By showing how risk management measures could protect their business, not just their assets, the relationship between Sedgwick and the client improved to one of a business partner and thus long- term relationships were established.”  By 1996, Risk Profiling was a business stream within Sedgwick  and John become the unit’s Director.

“First principles and logic, systematically applied comprise the core of a risk profile. For it to work efficiently, it starts with the Board, then the strategic objectives, then business plans and finally processes. From these, a set of key risks can be established, how likely they are to occur and what can be done practically to reduce the likelihood and/or impact  of an incident.”

As an example of a project, John applied his engineering principles to working on a large product risk project for a major drinks company. “It’s a long way from dealing with property risk control to product contamination, but the principles are still the same. What are the potential risks to the business, what scenarios could develop and what can you do about them? I’ve used that engineering approach, even though I wasn’t a product contamination expert.”

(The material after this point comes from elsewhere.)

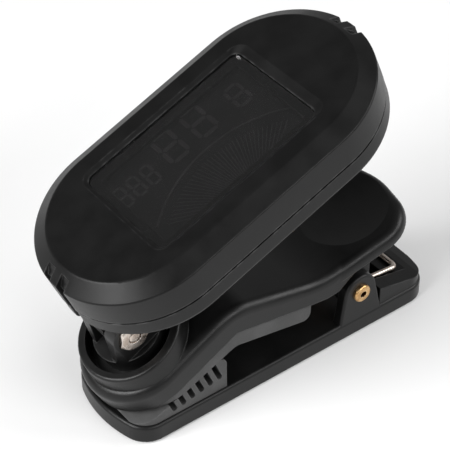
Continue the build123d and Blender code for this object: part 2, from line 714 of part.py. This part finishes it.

Sedgwick merged with Marsh & McLennan and in 1999 and John then worked for Marsh Risk Consulting. He became a Managing Director in 2002, served as Chief Operating Officer from 2003 to 2005 and European Risk Consulting development leader in 2006.  Having decided to retire in 2007, he was asked in 2006 to restructure the property, health and safety and fleet risk management teams. At the same time he developed and project managed a million dollar contract to provide a strategic risk review for a Russian telecommunications company, which would be one of John’s greatest achievements. “I was particularly pleased with winning and managing the largest risk consulting project that Marsh Risk Consulting had ever undertaken. This was an enormous project to bring in on time, on budget and in an unfamiliar country.

“The culmination was a list of risk being accepted by a previously sceptical Board of Directors. I managed a multi-national team which had to consider risks in areas as diverse as: regulatory environment, human resources, competition, finance, product innovation, IT, legislation, and shareholder issues”

It was an exciting and interesting project before entering retirement.

John applied his working philosophy in his role on the IFE Board, which he joined in 2004. “The decisions we made were based on sound, logical foundations and an understanding of the risk of action or inaction. The process should always  be professional.

“My contribution to improved governance comes from something that I’ve always taken pride in and something that was reinforced during my time at FM: always to do things to the best of your ability, take time to do them right first time and don’t shrink away if it gets difficult.”